The song became an anthem in the UK in 1976 as the Notting Hill Carnival erupted into a riot. Joe Strummer and Paul Simonon of the Clash were involved in the rioting, which inspired them to cover the song on their debut album, in a style that they called punk reggae', not 'white reggae.

It appeared in Ted Bafaloukos' 1978 film Rockers, and also in Guy Ritchie's 1998 film Lock, Stock and Two Smoking Barrels. The song has since been re-recorded by Murvin several times; a digital version appeared on a 1987 single produced by Prince Jammy, an acoustic version was included on the 2007 album Inna de Yard, and a new version was released in 2008 on a Ralston Brown-produced single.

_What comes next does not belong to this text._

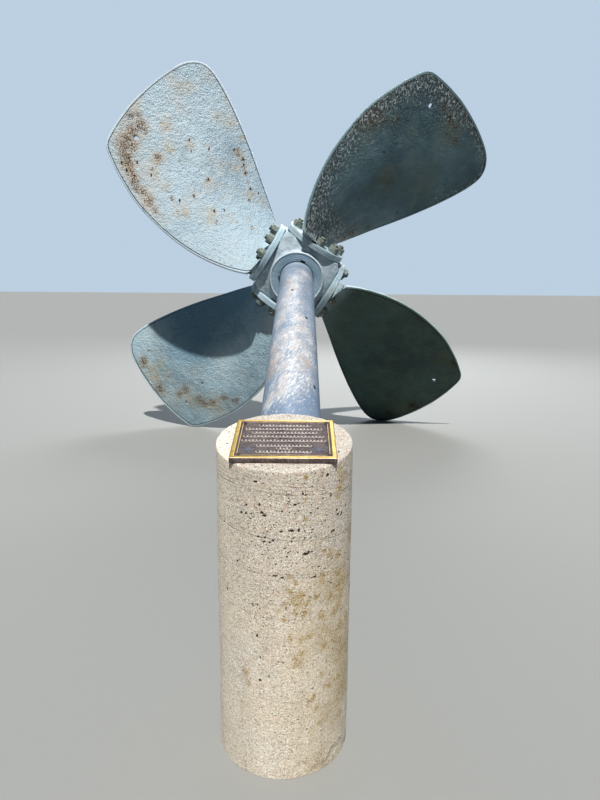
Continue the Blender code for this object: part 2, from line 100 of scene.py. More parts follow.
def pale_floor():
    finish = bpy.data.materials.new("floor")
    finish.use_nodes = True
    shader = finish.node_tree.nodes["Principled BSDF"]
    shader.inputs["Base Color"].default_value = FLOOR_GREY
    shader.inputs["Roughness"].default_value = FLOOR_ROUGHNESS
    mesh = bpy.data.meshes.new("floor")
    corners = [(FLOOR_REACH * x, FLOOR_REACH * y, 0) for x, y in ((-1, -1), (1, -1), (1, 1), (-1, 1))]
    mesh.from_pydata(corners, [], [(0, 1, 2, 3)])
    mesh.materials.append(finish)
    floor = bpy.data.objects.new("floor", mesh)
    bpy.context.scene.collection.objects.link(floor)
    floor.location.z = -FLOOR_DROP


pale_floor()
print("the floor is in place")

# %% [markdown]
# The key lamp stands for a high sun behind the camera. Its direction isn't a guess: the upper left
# blade throws its rounded shadow on the lower left one, and only a lamp near this height and turn
# puts the shadow where the photograph has it. The same direction just grazes the upper right blade.
# The lamp is a little over a degree wide, so the shadow's edge stays soft. A large lamp behind the
# object adds a weak light on its far edges.

# %% Hang the lamps
KEY_TURN_FROM_FRONT = math.radians(2)
KEY_ELEVATION = math.radians(58.5)
KEY_WIDTH = math.radians(1.3)
KEY_DISTANCE = 20
KEY_POWER, KEY_COLOUR = 3.55, (1, 0.975, 0.935)
BACK_PLACE, BACK_TARGET = (1.5, 11, 6), (0, 3.5, 1.5)
BACK_POWER, BACK_COLOUR = 300, (0.95, 0.98, 1)
BACK_SIZE = 4


def lamp(name, kind, place, target, power, colour, **settings):
    """A lamp that faces its target."""
    light = bpy.data.lights.new(name, kind)
    light.energy = power
    light.color = colour
    for key, value in settings.items():
        setattr(light, key, value)
    holder = bpy.data.objects.new(name, light)
    bpy.context.scene.collection.objects.link(holder)
    holder.location = place
    holder.rotation_euler = (Vector(target) - Vector(place)).to_track_quat("-Z", "Y").to_euler()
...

In 2019, French label Broken Stick Records released a 12-inch with a new vocal version by Murvin himself (recorded in 2006), a brand new deejay cut by U Roy, a melodica version and a dub version.

===Certifications===

| Region | Certification | Certified units/sales |
| New Zealand (RMNZ) | Gold | 15,000^{‡} |
| United Kingdom (BPI) | Silver | 200,000^{‡} |
^{‡} Sales+streaming figures based on certification alone.

==Reception==
Murvin's version became a Top 30 UK hit in 1980, peaking at no. 23. It was named 'Reggae Single of the Year' by Black Echoes, and placed sixth in the NMEs end of year singles chart.

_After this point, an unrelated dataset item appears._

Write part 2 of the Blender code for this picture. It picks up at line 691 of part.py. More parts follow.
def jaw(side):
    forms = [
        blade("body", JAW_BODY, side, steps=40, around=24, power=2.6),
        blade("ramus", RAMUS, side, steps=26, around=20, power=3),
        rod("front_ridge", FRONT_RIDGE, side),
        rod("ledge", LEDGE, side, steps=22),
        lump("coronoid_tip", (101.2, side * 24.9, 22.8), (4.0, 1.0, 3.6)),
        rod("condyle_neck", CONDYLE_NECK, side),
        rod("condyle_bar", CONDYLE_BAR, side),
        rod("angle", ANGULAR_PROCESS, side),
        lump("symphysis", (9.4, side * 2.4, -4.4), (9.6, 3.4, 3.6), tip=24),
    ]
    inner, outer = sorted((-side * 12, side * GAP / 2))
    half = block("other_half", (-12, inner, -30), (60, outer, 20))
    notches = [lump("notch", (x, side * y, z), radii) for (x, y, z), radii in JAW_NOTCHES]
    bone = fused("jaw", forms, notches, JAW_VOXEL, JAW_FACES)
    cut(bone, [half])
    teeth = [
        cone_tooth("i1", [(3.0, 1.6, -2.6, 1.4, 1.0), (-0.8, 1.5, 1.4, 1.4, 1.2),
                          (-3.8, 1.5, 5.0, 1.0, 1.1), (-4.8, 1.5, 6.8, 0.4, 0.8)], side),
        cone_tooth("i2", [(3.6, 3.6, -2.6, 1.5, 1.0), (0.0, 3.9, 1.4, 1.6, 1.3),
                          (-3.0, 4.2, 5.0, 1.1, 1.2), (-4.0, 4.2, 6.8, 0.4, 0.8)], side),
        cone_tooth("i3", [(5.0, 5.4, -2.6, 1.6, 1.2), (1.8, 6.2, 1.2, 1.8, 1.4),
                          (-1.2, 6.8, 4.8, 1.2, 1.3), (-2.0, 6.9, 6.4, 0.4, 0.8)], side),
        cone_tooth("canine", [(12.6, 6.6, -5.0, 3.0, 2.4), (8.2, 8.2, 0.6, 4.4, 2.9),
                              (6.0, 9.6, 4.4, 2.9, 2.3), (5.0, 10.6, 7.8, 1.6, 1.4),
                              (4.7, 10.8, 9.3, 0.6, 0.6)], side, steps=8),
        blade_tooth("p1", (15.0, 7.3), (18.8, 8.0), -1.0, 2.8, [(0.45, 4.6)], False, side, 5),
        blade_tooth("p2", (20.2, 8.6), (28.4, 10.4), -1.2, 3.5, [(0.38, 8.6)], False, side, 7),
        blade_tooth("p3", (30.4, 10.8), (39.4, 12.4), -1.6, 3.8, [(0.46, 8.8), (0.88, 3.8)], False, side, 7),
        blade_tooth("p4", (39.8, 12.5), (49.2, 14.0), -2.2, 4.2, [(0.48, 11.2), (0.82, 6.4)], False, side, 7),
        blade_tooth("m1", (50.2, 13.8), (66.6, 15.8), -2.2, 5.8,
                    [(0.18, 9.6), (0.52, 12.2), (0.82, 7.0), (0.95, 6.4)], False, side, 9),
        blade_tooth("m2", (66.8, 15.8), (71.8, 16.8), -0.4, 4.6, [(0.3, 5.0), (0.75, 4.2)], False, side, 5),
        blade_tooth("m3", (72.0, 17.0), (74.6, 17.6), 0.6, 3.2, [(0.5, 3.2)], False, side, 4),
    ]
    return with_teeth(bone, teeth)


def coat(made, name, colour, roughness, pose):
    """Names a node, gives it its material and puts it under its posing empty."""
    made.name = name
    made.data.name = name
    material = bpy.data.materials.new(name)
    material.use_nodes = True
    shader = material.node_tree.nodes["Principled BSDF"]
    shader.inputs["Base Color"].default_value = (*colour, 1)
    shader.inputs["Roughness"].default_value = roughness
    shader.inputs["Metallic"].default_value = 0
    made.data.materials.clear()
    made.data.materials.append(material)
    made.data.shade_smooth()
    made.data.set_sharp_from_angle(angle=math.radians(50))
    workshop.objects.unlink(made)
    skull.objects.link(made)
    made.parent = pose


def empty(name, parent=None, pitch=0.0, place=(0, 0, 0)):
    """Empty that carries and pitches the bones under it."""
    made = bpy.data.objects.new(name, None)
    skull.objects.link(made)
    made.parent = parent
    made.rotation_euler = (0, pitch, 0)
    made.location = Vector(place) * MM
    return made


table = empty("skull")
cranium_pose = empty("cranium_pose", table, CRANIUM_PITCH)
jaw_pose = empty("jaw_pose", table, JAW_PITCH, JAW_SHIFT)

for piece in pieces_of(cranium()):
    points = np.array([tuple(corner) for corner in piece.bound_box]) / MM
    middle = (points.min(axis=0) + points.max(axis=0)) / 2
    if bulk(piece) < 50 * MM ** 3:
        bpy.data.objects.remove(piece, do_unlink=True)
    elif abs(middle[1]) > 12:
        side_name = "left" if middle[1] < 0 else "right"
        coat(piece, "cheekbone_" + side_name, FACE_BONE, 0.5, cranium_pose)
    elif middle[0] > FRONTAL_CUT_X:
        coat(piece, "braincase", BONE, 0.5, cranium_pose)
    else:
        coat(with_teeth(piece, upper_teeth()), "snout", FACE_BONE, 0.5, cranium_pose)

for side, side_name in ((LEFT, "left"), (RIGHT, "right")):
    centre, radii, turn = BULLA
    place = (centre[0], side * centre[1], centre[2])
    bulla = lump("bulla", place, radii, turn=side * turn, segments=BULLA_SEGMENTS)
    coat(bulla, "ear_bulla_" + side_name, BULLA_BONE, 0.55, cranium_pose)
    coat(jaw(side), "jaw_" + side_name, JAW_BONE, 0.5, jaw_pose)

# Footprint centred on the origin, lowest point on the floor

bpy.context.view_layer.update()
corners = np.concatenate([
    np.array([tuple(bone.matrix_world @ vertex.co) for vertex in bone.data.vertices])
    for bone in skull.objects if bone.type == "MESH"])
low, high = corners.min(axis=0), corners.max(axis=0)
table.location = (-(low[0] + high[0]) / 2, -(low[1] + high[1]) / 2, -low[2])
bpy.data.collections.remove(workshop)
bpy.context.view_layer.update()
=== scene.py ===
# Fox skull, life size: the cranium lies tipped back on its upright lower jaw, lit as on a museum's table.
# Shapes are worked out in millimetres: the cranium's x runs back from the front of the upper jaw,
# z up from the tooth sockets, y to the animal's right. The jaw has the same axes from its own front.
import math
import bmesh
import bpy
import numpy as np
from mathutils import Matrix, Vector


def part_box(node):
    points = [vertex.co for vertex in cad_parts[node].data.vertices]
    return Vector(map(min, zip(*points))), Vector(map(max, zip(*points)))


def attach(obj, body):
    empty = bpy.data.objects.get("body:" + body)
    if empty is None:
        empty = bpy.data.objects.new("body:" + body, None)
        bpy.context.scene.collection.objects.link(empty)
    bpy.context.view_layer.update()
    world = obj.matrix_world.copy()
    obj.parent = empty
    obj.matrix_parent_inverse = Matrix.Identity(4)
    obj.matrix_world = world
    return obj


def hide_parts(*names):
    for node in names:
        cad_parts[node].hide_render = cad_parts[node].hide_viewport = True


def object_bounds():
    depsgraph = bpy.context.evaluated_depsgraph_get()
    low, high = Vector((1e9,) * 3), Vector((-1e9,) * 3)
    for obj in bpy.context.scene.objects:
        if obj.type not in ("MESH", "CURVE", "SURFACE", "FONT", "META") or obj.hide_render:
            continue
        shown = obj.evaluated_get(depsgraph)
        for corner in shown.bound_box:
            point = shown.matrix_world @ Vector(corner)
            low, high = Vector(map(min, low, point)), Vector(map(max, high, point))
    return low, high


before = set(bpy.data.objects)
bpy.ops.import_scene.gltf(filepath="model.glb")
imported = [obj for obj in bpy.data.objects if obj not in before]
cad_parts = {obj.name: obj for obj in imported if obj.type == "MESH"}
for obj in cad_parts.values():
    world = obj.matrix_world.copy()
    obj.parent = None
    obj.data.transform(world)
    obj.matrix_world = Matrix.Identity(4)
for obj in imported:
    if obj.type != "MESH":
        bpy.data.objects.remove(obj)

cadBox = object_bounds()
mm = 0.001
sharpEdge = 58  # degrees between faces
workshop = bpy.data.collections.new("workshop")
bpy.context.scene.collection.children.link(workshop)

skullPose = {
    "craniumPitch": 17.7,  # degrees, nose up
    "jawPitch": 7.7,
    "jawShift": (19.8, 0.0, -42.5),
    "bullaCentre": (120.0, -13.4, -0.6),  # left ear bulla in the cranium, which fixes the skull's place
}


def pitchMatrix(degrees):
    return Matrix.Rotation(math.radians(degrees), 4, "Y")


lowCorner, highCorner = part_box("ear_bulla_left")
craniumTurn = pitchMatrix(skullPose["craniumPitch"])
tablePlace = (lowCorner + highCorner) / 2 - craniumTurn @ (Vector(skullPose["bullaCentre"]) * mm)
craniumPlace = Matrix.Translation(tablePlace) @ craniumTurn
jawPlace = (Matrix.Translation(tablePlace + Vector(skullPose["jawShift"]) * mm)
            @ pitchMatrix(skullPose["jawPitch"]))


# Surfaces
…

In 2022, Pitchfork named it the 188th best song of the 1970s, saying "Falsetto is frequently used in reggae, but not often is there a track as gently piercing. There's that perfect amount of echo, carrying Murvin's vocal improvisations and the humming chorus along, making them bounce off the walls and charge ever forward."

==The Clash version==

The English punk rock band Clash's punk/reggae version appeared on their eponymous debut album. The Clash's version, which is six minutes in length, is an example of a rock band incorporating reggae into their repertoire. Murvin's first commentary was "They have destroyed Jah work!" Perry considered that the Clash had "ruined" the song with their version, but later agreed to work with them nonetheless.

The song had been a rehearsal room favourite of the band. It had not originally been planned for inclusion on The Clash, but an impromptu version the band started playing during a break in a recording session spurred the decision to finalize their own arrangement, record it, and include the finished article on their album.

In the beginning of the song, Joe Strummer reinterprets the line "They're going through a tight wind" as a tribute to the Ramones, already an established American punk band and an influence on the Clash. The lyric line appears in the Ramones' "Blitzkrieg Bop".

Bob Marley was inspired to write his song "Punky Reggae Party" after hearing the Clash's version – his reaction after hearing it for the first time was "It is different, but me like how him feel it".

==Other versions==
The Clash's version appears on the soundtrack for the Wes Anderson film The Royal Tenenbaums. The song also appears in the Reno 911!: Miami movie where it is performed by Dave Grohl, who is listed in the credits under the pseudonym "Sprechen Sie Deutsch".

Several other versions have been recorded, including several on tribute albums to the Clash. Jazz musician Billy Iuso covered it on his 2015 album Overstanding. The British post-punk band Idles recorded a cover for the soundtrack of Darren Aronofsky's 2025 film Caught Stealing.